When soaring temperatures and a roof on the brink of collapse made it too dangerous for humans to continue battling the Notre Dame blaze, the Paris Fire Brigade called in a firefighting robot named Colossus — a stunning demonstration of how high-tech robots are helping emergency responders stay safe on the job.
“It was a terrible situation, but it’s really amazing to see them put that robot to work and protect firefighters,” Michael Howe, president of a company that manufactures another type of firefighting robot, told Popular Mechanics, later adding that the tech is “100 percent the future.”
French robotics manufacturer Shark Robotics created the 1,100-pound Colossus robot, which is waterproof, fireproof, and resistant to thermal radiation.

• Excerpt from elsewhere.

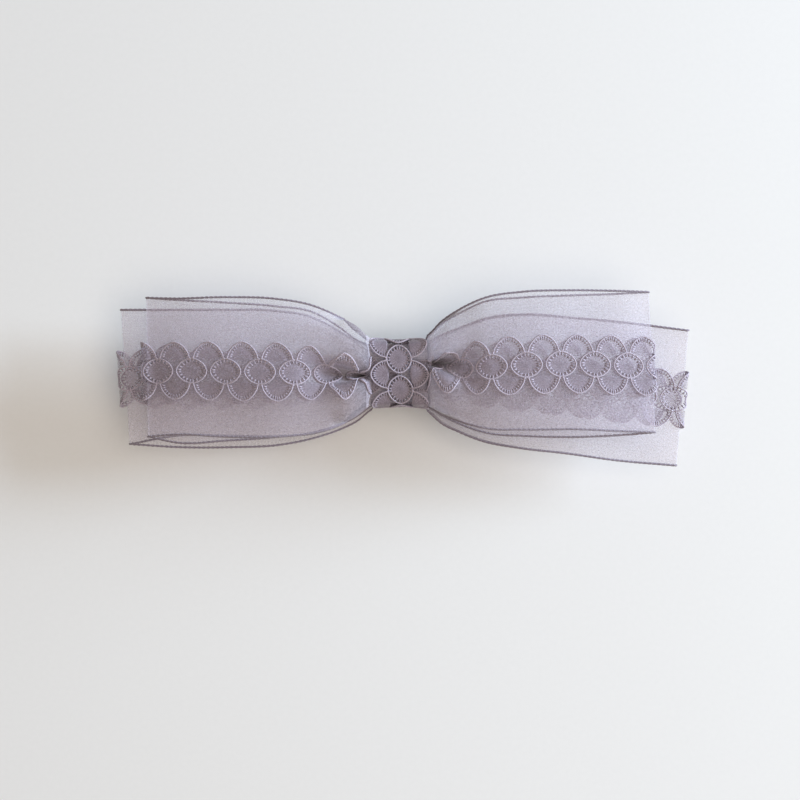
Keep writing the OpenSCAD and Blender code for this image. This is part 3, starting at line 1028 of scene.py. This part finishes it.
@dataclass(frozen=True)
class Knot:
    """The lace strip round the waist, and the thread under it. Heights are over the table.

    worked is the share of the strip that is stitched, the rest being openings; it is not used.
    """

    half: float = 8.2
    low: float = 10.75
    top: float = 21.55
    wide: float = 8.7
    pitch: float = 8.6
    worked: float = 0.8

    def section(self, count: int) -> Array:
        """The strip's outline across the bow: a closed cubic B-spline through listed corners.

        Args:
            count: Points round it.

        Returns:
            Points as distance across the bow and height.
        """
        w = self.wide
        right = [
            (0.0, self.top + 0.05), (0.55 * w, self.top), (0.98 * w, self.top - 1.0),
            (1.08 * w, self.top - 4.2), (w, self.top - 7.6), (0.66 * w, self.low + 0.9),
            (0.42 * w, self.low), (0.0, self.low)]
        corners = np.array(right + [(-y, z) for y, z in right[-2:0:-1]])
        n = len(corners)
        t = np.linspace(0, n, count, endpoint=False)
        k = t.astype(int)
        f = (t - k)[:, None]
        weights = ((1 - f) ** 3, 3 * f**3 - 6 * f**2 + 4, -3 * f**3 + 3 * f**2 + 3 * f + 1, f**3)
        return sum(w_ * corners[(k + i - 1) % n] for i, w_ in enumerate(weights)) / 6

    def cloth(self) -> Cloth:
        """The strip's surface, from the middle of its underside round the bow and back.

        It flares a little towards its two sides, where the loops swell under it.
        """
        outline = self.section(240)
        start = int(np.argmin(outline[:, 1] + 0.01 * np.abs(outline[:, 0])))
        outline = np.roll(outline, -start, axis=0)
        outline = np.concatenate([outline, outline[:1]])
        q = np.linspace(-self.half, self.half, 41)
        mid = np.array([0.0, (self.top + self.low) / 2])
        flare = 1 + 0.05 * (np.abs(q) / self.half) ** 3
        ring = mid + (outline - mid)[:, None, :] * flare[None, :, None]
        x = np.broadcast_to(q, ring.shape[:2])
        return Cloth(np.stack([x, ring[..., 0], ring[..., 1]], axis=-1), 2 * self.half)

    def build(self, place: Place, lace: bpy.types.Material, thread: bpy.types.Material) -> None:
        """The wrap, its stitches and the gathering thread."""
        cloth = self.cloth()
        run, mid = cloth.run, cloth.points[:, 20]
        top = float(run[np.argmax(mid[:, 2])])
        turns = math.floor(cloth.length / self.pitch)
        spots = top - 0.4 + self.pitch * (np.arange(turns) - turns // 2 + 0.5)
        spots = spots[(spots > 4.8) & (spots < cloth.length - 9.0)]
        trim = LaceTrim("knot_lace", "knot_wrap", pad_tone=0.75, pad_dense=0.7)
        wrap = trim.build(cloth, place, lace, spots, stretch=self.pitch / trim.pitch, slant=-0.05)
        self.gathering(place, thread)
        side = np.flatnonzero((mid[:, 1] < 0) & (mid[:, 2] > 14.9))[0]
        self.stitches(cloth, float(run[side]), place, thread)

    def gathering(self, place: Place, thread: bpy.types.Material) -> None:
        """Three turns of thread pulled tight round the ribbons, under the wrap: a helix on the section."""
        ring = self.section(90)
        ring = ring.mean(axis=0) + 0.93 * (ring - ring.mean(axis=0))
        turns = 3
        yz = np.tile(ring, (turns, 1))
        path = np.stack([np.linspace(-1.2, 1.2, len(yz)), yz[:, 0], yz[:, 1]], axis=-1)
        along = unit(np.gradient(path, axis=0))
        out = np.broadcast_to([1.0, 0.0, 0.0], path.shape)
        turned = tube(path, unit(np.cross(out, along)), out, 0.17, 0.9)
        thread_piece("gather_thread_turns", "gather_thread", place, thread, *turned)

    def stitches(self, cloth: Cloth, at: float, place: Place, thread: bpy.types.Material) -> None:
        """Five slanted stitches that close the wrap low on its side, each half a sine over the seam."""
        t = np.linspace(0, 1, 13)
        parts, first = [], 0
        for x in np.linspace(-4.8, 4.8, 5):
            hop = 0.1 + 0.55 * np.sin(math.pi * t)
            flat = np.stack([at - 0.9 + 1.8 * t, x - 0.45 + 0.9 * t, hop], axis=-1)
            path = cloth.place(flat)
            along = unit(np.gradient(path, axis=0))
            up = unit(cloth.sample(cloth.normals, flat[:, 0], flat[:, 1]))
            out = unit(np.cross(along, up))
            points, quads, laid = tube(path, unit(np.cross(out, along)), out, 0.16, 0.8)
            parts.append((points, quads + first, laid))
            first += len(points)
        sewn = (np.concatenate(part) for part in zip(*parts))
        thread_piece("wrap_stitches_thread", "wrap_stitches", place, thread, *sewn)


# ---- bow


@dataclass
class Bow:
    """Both ribbons with their edges and lace, and the knot.

    lace_worked is the share of the lace's flat strip that is stitched, the rest being openings; it is not
    used.
    """

    place: Place
    organza: Organza = Organza("mauve_organza")
    lace: Yarn = Yarn("mauve_lace", (0.17, 0.13, 0.17), (0.62, 0.54, 0.64), sheer=True)
    thread: Yarn = Yarn("binding_thread", (0.11, 0.085, 0.11), (0.38, 0.32, 0.38), turn=0.65)
    lace_width: float = 16.4
    lace_worked: float = 0.75

    def reach(self, node: str, side: Side) -> float:
        """How far a ribbon's solid reaches from the knot, in millimetres."""
        low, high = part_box(node)
        at = high[0] if side is Side.RIGHT else low[0]
        return abs(at - self.place.x) / MM

    def front(self) -> RibbonRing:
        """The front ribbon."""
        top_height = (24.9, 25.9, 26.4, 26.3, 25.7, 24.0, 21.4, 18.65)
        top_drop = (3.4, 4.4, 4.0, 3.2, 2.2, 1.5, 0.8, 0.0)
        top_neck = 20.4
        under_height = (17.4, 17.3, 17.6, 18.6, 19.8, 20.2, 19.3, 17.75)
        under_drop = (0.6, 0.6, 0.6, 0.6, 0.6, 0.6, 0.3, 0.0)
        left = Loop(
            Side.LEFT, self.reach("front_ribbon", Side.LEFT) - 0.5, 0.5,
            Face(
                (9.6, 13.1, 15.6, 18.5, 20.3, 20.8, 20.5, 20.8),
                (-9.0, -12.0, -14.4, -16.4, -17.5, -17.5, -16.9, -17.5),
                top_height, top_drop, top_neck, 0.3),
            Face(
                (7.6, 9.2, 12.9, 16.8, 18.4, 19.4, 20.2, 20.8),
                (-8.8, -11.5, -14.0, -16.4, -17.6, -18.6, -19.2, -17.5),
                under_height, under_drop, 17.4),
            crease_y=-0.5, crease_w=1.3, crease_end=30.0, bulge=1.3)
        right = Loop(
            Side.RIGHT, self.reach("front_ribbon", Side.RIGHT) - 0.6, -1.8,
            Face(
                (10.4, 14.4, 17.6, 20.6, 22.2, 22.7, 22.6, 22.4),
                (-9.4, -11.6, -13.5, -15.2, -15.5, -15.4, -16.0, -16.3),
                top_height, top_drop, top_neck, 0.15),
            Face(
                (9.8, 13.6, 16.6, 19.7, 20.8, 21.4, 21.9, 22.4),
                (-9.4, -11.8, -14.2, -16.5, -17.3, -17.6, -17.0, -16.3),
                under_height, under_drop, 17.4),
            crease_y=2.4, crease_w=1.6, crease_end=23.0, bulge=0.4)
        return RibbonRing("front_organza", left, right, seed=0.4)

    def back(self) -> RibbonRing:
        """The back ribbon."""
        top_height = (15.8, 15.8, 16.1, 16.9, 17.8, 17.6, 16.6, 14.65)
        top_drop = (1.2, 1.4, 1.6, 1.8, 1.8, 1.5, 1.0, 0.0)
        under_height = (14.2, 13.7, 13.3, 13.0, 12.9, 13.0, 13.3, 13.75)
        under_drop = (0.4, 0.2, 0.0, -0.2, -0.3, -0.2, 0.0, 0.0)
        left = Loop(
            Side.LEFT, self.reach("back_ribbon", Side.LEFT) - 1.4, 2.5,
            Face(
                (7.6, 8.8, 11.9, 15.5, 17.3, 17.6, 17.6, 17.6),
                (-9.0, -11.8, -14.4, -16.6, -17.4, -17.3, -17.2, -19.7),
                top_height, top_drop, 15.8),
            Face(
                (7.6, 8.8, 11.9, 15.5, 17.3, 17.6, 17.6, 17.6),
                (-10.0, -13.2, -15.6, -17.9, -19.9, -20.6, -20.6, -19.7),
                under_height, under_drop, 14.2),
            crease_y=0.0, crease_w=2.6, crease_end=32.0)
        right = Loop(
            Side.RIGHT, self.reach("back_ribbon", Side.RIGHT) - 0.9, 3.4,
            Face(
                (8.9, 10.9, 12.8, 15.3, 16.3, 15.3, 14.0, 11.8),
                (-10.4, -13.9, -16.3, -18.9, -20.7, -22.3, -24.2, -25.7),
                top_height, top_drop, 15.8),
            Face(
                (8.7, 10.7, 12.6, 15.0, 16.2, 15.3, 14.0, 11.8),
                (-10.2, -13.6, -16.1, -18.7, -20.7, -22.3, -24.2, -25.7),
                under_height, under_drop, 14.2),
            crease_y=-0.5, crease_w=2.6, crease_end=32.0)
        return RibbonRing("back_organza", left, right, seed=2.3, valley=3.0)

    def build(self) -> None:
        """Makes every soft piece."""
        organza, lace, thread = self.organza.material(), self.lace.material(), self.thread.material()
        for ring, key, spots, offset, left, right in (
            (self.front(), "front", (48.0, 44.4), -1.2, 1.3, 0.6),
            (self.back(), "back", (75.7, 77.1), -0.5, 1.6, 0.8),
        ):
            sheet = ring.build(self.place, organza)
            log.info("%s: %.0f mm of ribbon", sheet.name, ring.cloth.length)
            for side, word in ((1, "upper"), (-1, "lower")):
                BoundEdge(f"{key}_edging_{word}_thread", side).build(ring.cloth, self.place, thread)
            trim = LaceTrim(f"{key}_lace_trim", f"{key}_lace", pitch=9.66)
            slack = ring.slack(left, right)
            trim = trim.build(
                ring.cloth, self.place, lace, ring.repeats(slack[1], trim.pitch, *spots), offset, slack=slack)
        Knot().build(self.place, lace, thread)


# ---- barrette


@dataclass
class Barrette:
    """The steel clip, whose solids stay as they are packed and only get their finishes."""

    plated: Metal = Metal("nickel_plate", (0.66, 0.66, 0.67), 0.3)
    spring: Metal = Metal("spring_temper", (0.42, 0.43, 0.46), 0.38)
    glue: Glue = Glue("set_glue")

    def dress(self) -> None:
        """Gives each node of the barrette its material."""
        plated, spring, glue = self.plated.material(), self.spring.material(), self.glue.material()
        finishes = {
            plated: ("base_plate", "hinge_pin", "bracket_rivets", "clasp_arm"),
            spring: ("latch_bracket", "latch_prong_upper", "latch_prong_lower", "tension_bar"),
            glue: ("glue_beads",),
        }
        for material, nodes in finishes.items():
            for node in nodes:
                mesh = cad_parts[node].data
                mesh.materials.clear()
                mesh.materials.append(material)
                log.info("%s: %s", node, material.name)


# ---- studio


@dataclass
class Studio:
    """Plain floor, soft light from the right and a camera straight above. Lengths in metres."""

    centre: tuple
    height: float = 0.62
    view: float = 0.2222
    level: float = 0.02
    warm: tuple = (1.0, 0.905, 0.805)

    def camera(self) -> None:
        """A camera that looks straight down, its picture view wide at the bow's level."""
        data = bpy.data.cameras.new("camera")
        data.sensor_width = 36.0
        data.lens = data.sensor_width * (self.height - self.level) / self.view
        data.clip_start = 0.01
        camera = bpy.data.objects.new("camera", data)
        camera.location = (self.centre[0], self.centre[1], self.height)
        bpy.context.scene.collection.objects.link(camera)
        bpy.context.scene.camera = camera

    def floor(self) -> None:
        """A pale matt floor."""
        n = Nodes("pale_floor")
        grain = n.noise(None, (700.0, 700.0, 700.0), 4.0)
        board = n.principled(n.ramp(grain, (0.80, 0.80, 0.80), (0.83, 0.83, 0.83)), Roughness=0.9)
        corners = 3.0 * np.array([[-1, -1, 0], [1, -1, 0], [1, 1, 0], [-1, 1, 0]])
        floor = new_piece("floor", corners, np.array([[0, 1, 2, 3]]), n.output(board))

    def lamp(self, name: str, at: tuple, size: float, power: float, colour: tuple) -> None:
        """A square area lamp that faces the bow."""
        data = bpy.data.lights.new(name, "AREA")
        data.size = size
        data.energy = power
        data.color = colour
        lamp = bpy.data.objects.new(name, data)
        lamp.location = at
        x, y, z = at
        lamp.rotation_euler = (math.atan2(math.hypot(x, y), z), 0, math.atan2(-y, -x) - math.pi / 2)
        bpy.context.scene.collection.objects.link(lamp)

    def lights(self) -> None:
        """A cool window from the right, a weak lamp overhead, and warm light from the room."""
        self.lamp("window", (1.34, 0.39, 0.40), 0.5, 36.0, (0.67, 0.83, 1.0))
        self.lamp("ceiling", (0.4, -0.15, 1.2), 1.0, 8.4, self.warm)
        world = bpy.data.worlds.new("room")
        world.use_nodes = True
        room = world.node_tree.nodes["Background"]
        room.inputs["Color"].default_value = (*self.warm, 1)
        room.inputs["Strength"].default_value = 0.27
        scene = bpy.context.scene
        scene.world = world
        scene.view_settings.view_transform = "Standard"
        scene.cycles.transparent_max_bounces = 40

    def build(self) -> None:
        """Camera, floor and lights."""
        self.camera()
        self.floor()
        self.lights()


def main() -> None:
    """Builds the studio, the bow and the barrette."""
    logging.basicConfig(level=logging.INFO, format="%(name)s: %(message)s")
    place = Place.from_frame()
    Studio(centre=(place.x + 0.00014, place.y - 0.0075)).build()
    Bow(place).build()
    Barrette().dress()


if __name__ == "__main__":
    main()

Firefighters can equip the robot with a variety of tools, including the water canon that the French firefighters used to blast the Notre Dame fire with more than 660 gallons of water per minute. It’s operated via a joystick, which can function up to 1,000 feet away from the robot.
Despite Colossus’ advantages over human firefighters, Shark Robotics’ co-founder Cyril Kabbara doesn’t envision the bot ever operating fully autonomously.
“This is a robot that is designed to remove humans from danger,” Kabbara told The Washington Post. “Not to replace (humans) but to act as operational support for firefighters.”